No doubt about it, this is an awesome fishing hole -- chock-full of fish. The woods climb the hillside away from the creekside. Not 10 minutes ago, a female elk the size of a furry-footed Clydesdale came crashing through the trees and stood there just across the creek -- slack-jawed and astonished to find me at her watering hole.
The wind at the front of a storm front shivers through the leaves overhead. The rich, damp, earth smell rises from the creek. I'm half high on thunderstorm ozone. Save for the mockery of the peanut-brained hatchery trout, I'm in this fervored, Zennish state of bliss. So, yeah. It's the perfect fishing hole.
Except, of course, I obviously ain't gonna catch any fish.
Shouldn't the perfect fishing hole be a place where you catch fish?
Hmmm. Best keep looking.
Two trout come to the surface in the middle of the pond. One flips my fly to his buddy, who bats it back, laughing. They play badminton for a little bit with my fly -- while the rest of the rainbows clap their little fins.

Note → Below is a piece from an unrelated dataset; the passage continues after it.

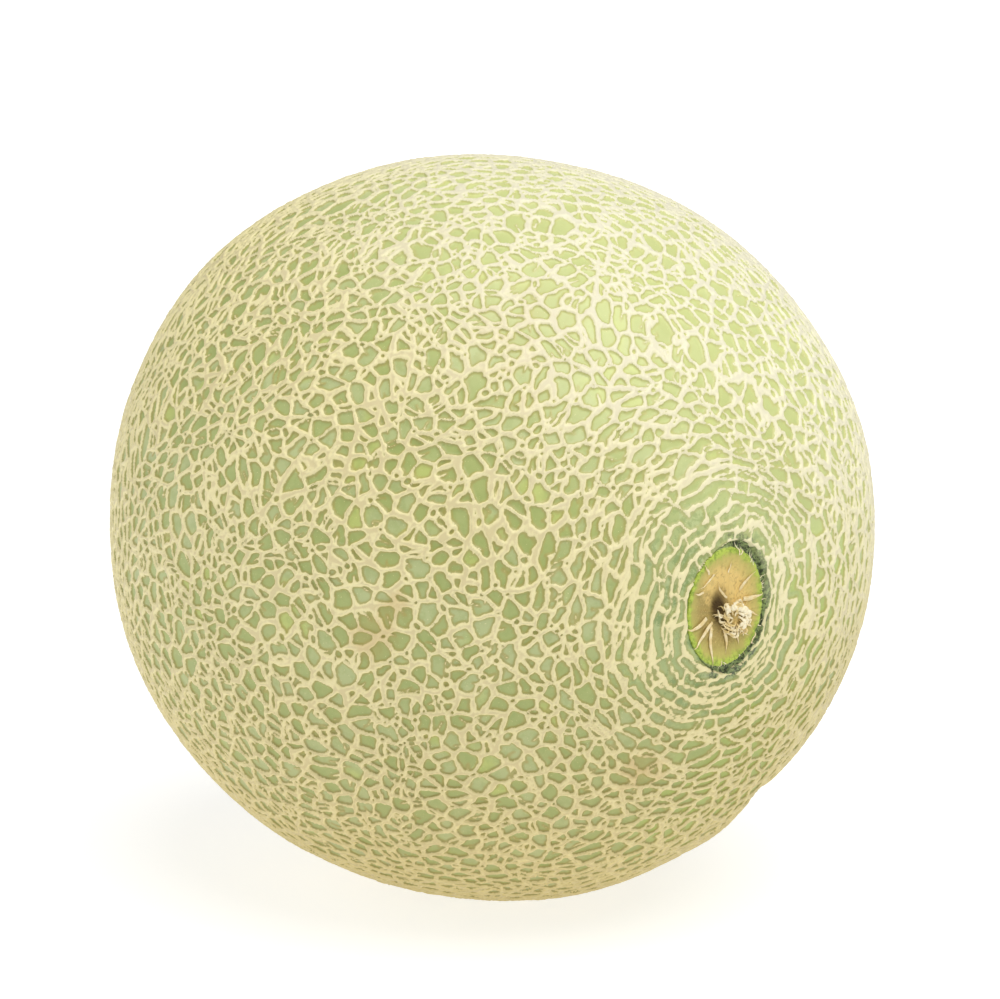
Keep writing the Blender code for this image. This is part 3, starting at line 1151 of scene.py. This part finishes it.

So I reel in my fly, advise my poor little Pinocchio mosquito not to take it to heart that he's just string and fluff and that all those mean trout are making fun of him. I love him. That should be enough.

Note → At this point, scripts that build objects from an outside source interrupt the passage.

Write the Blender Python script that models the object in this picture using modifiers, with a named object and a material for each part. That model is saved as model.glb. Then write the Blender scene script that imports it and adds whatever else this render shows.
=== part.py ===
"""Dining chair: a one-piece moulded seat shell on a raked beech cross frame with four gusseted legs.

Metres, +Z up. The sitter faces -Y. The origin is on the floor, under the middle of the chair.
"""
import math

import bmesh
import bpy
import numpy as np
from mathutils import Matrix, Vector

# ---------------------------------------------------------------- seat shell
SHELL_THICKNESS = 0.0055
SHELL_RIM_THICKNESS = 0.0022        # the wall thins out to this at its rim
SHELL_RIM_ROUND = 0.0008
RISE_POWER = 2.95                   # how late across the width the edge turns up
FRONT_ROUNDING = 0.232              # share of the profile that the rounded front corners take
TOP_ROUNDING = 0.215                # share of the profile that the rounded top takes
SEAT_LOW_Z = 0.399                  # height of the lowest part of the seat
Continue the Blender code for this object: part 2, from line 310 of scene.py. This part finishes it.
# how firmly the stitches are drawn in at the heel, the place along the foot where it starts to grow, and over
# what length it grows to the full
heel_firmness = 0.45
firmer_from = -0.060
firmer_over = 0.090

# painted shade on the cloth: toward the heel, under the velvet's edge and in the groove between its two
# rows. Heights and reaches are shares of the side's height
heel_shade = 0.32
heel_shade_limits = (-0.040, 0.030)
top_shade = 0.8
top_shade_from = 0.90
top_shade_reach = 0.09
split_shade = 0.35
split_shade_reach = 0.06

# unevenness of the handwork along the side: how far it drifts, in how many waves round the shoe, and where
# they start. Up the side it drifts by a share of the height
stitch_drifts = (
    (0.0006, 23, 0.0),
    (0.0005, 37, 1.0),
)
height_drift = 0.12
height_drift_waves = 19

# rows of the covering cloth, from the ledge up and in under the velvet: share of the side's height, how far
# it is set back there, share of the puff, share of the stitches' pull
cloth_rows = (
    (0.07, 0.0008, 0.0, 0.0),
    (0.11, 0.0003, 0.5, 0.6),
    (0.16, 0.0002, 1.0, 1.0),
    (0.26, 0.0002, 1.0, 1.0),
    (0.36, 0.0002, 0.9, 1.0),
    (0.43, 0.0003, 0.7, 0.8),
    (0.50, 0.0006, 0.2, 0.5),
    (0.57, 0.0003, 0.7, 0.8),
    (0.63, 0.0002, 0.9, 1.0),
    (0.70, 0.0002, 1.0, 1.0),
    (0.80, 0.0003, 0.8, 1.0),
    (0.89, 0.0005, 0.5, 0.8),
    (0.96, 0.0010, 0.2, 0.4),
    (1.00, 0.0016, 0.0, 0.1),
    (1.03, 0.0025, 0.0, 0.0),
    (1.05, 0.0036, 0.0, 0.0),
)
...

So we head off along the stream -- my fly and I.
I climb up some rocks and down some rocks. I cross on a narrow log with the instinctive grace of a one-legged orangutan on hallucinogens. I slip off a rock and bruise my shin and douse my cell phone.

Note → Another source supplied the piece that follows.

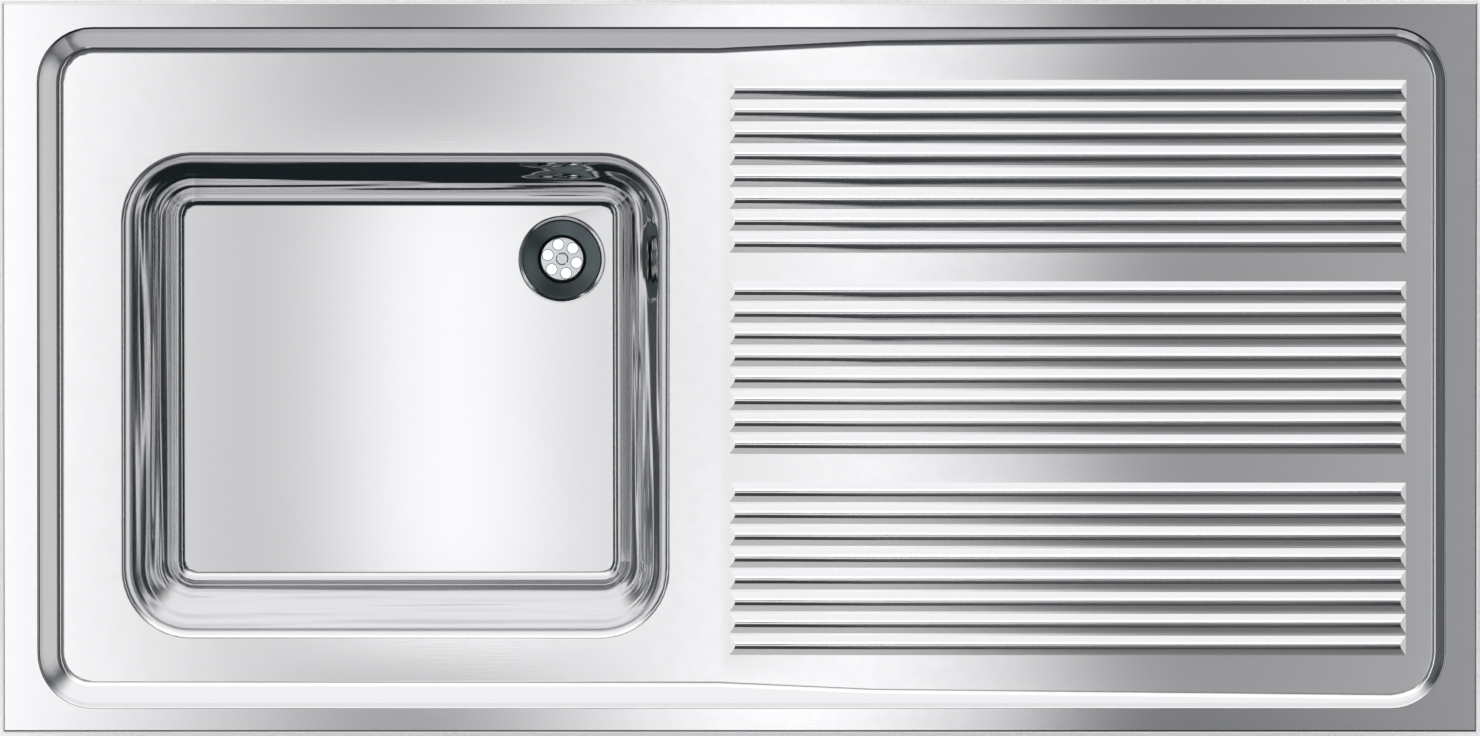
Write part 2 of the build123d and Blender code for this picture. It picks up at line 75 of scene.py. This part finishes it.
def ease(tree, value, fromLow, fromHigh, toLow=0.0, toHigh=1.0, shape="SMOOTHSTEP"):
    node = tree.nodes.new("ShaderNodeMapRange")
    node.interpolation_type = shape
    for socket, given in zip(node.inputs, (value, fromLow, fromHigh, toLow, toHigh)):
        feed(tree, socket, given)
    return node.outputs[0]


def ramp(tree, value, stops, shape="LINEAR"):
    node = tree.nodes.new("ShaderNodeValToRGB")
    node.color_ramp.interpolation = shape
    elements = node.color_ramp.elements
    elements.remove(elements[1])
    elements[0].position = stops[0][0]
    elements[0].color = (*stops[0][1], 1)
    for place, colour in stops[1:]:
        elements.new(place).color = (*colour, 1)
    feed(tree, node.inputs[0], value)
    return node.outputs[0]


def blendColour(tree, factor, first, second):
    node = tree.nodes.new("ShaderNodeMix")
    node.data_type = "RGBA"
    feed(tree, node.inputs[0], factor)
    feed(tree, node.inputs[6], first)
    feed(tree, node.inputs[7], second)
    return node.outputs[2]


def objectPlace(tree):
    return tree.nodes.new("ShaderNodeTexCoord").outputs["Object"]


def split(tree, vector):
    node = tree.nodes.new("ShaderNodeSeparateXYZ")
    feed(tree, node.inputs[0], vector)
    return node.outputs[0], node.outputs[1], node.outputs[2]


def stretched(tree, vector, scale):
    node = tree.nodes.new("ShaderNodeVectorMath")
    node.operation = "MULTIPLY"
    feed(tree, node.inputs[0], vector)
    node.inputs[1].default_value = scale
    return node.outputs[0]


def noise(tree, vector, scale, detail=2.0, roughness=0.5):
    node = tree.nodes.new("ShaderNodeTexNoise")
    feed(tree, node.inputs["Vector"], vector)
    node.inputs["Scale"].default_value = scale
    node.inputs["Detail"].default_value = detail
    node.inputs["Roughness"].default_value = roughness
    return node.outputs["Fac"]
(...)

And after a certain amount of adventure, I come to a place where the stream has cut a wide, deep slot in flood-smoothed granite. The pool is protected from the upstream trout stocking by a small waterfall -- so I know that it harbors no fish. I have made a deep study of trout and their habits. I know where to find them. This narrow pool contains no fish to mock me -- except, perhaps, for some gleam of a minnow that spawned in a raindrop.
It is nearly dark. The rain has gathered force -- and falls now in a cheerful spatter, making dozens of spreading rings like so many rising trout.
I care not a whit for fish. I'm drunk on the sound of the little waterfall at the head of the pool and the smack of the raindrops and the smell of the storm and the gathering of the darkness. The insect-hunting swifts with their heartlong skims across the water have already given way to the crazed flutter of the moth-loving bats.
So I uncoil my line and cast my fly upon the empty water, a ritual gesture to express my reverence for the moment.
The trout takes my fly the instant it hits the water -- and runs off with the line. I stand, thunderstruck, watching the line zigzag. He is the Michael Jordan of East Verde River trout. I could tie him to a rowboat and sell rides to children. He could swallow ducks and frighten bullfrogs.
So I play him and bring him close and compliment him on his rainbow and thank him on behalf of myself and my fly-- as we are both feeling all better. Then I take out my surgeon's lock clips and extract my fly and send him back out into the perfect trout pool.
The editor says I should tell you exactly how to find this pool -- this being my job and all.
But I won't do it.
You can pierce my ear with a barbed fly on the back stroke (been there, done that).
You can break my toe on a rock (been there, done that).
You can make me lick that disgusting gunk that makes the flies float (been there, done that).
But I ain't telling. It's for your own good. The perfect fishing hole is not a place, it's a state of mind, it's a fluke of fate, it is a happy accident. I cannot give you directions.
Please do not tell the editor this -- but I already knew this about fishing holes before I set out.
It was a trick to get out of the office. And it worked.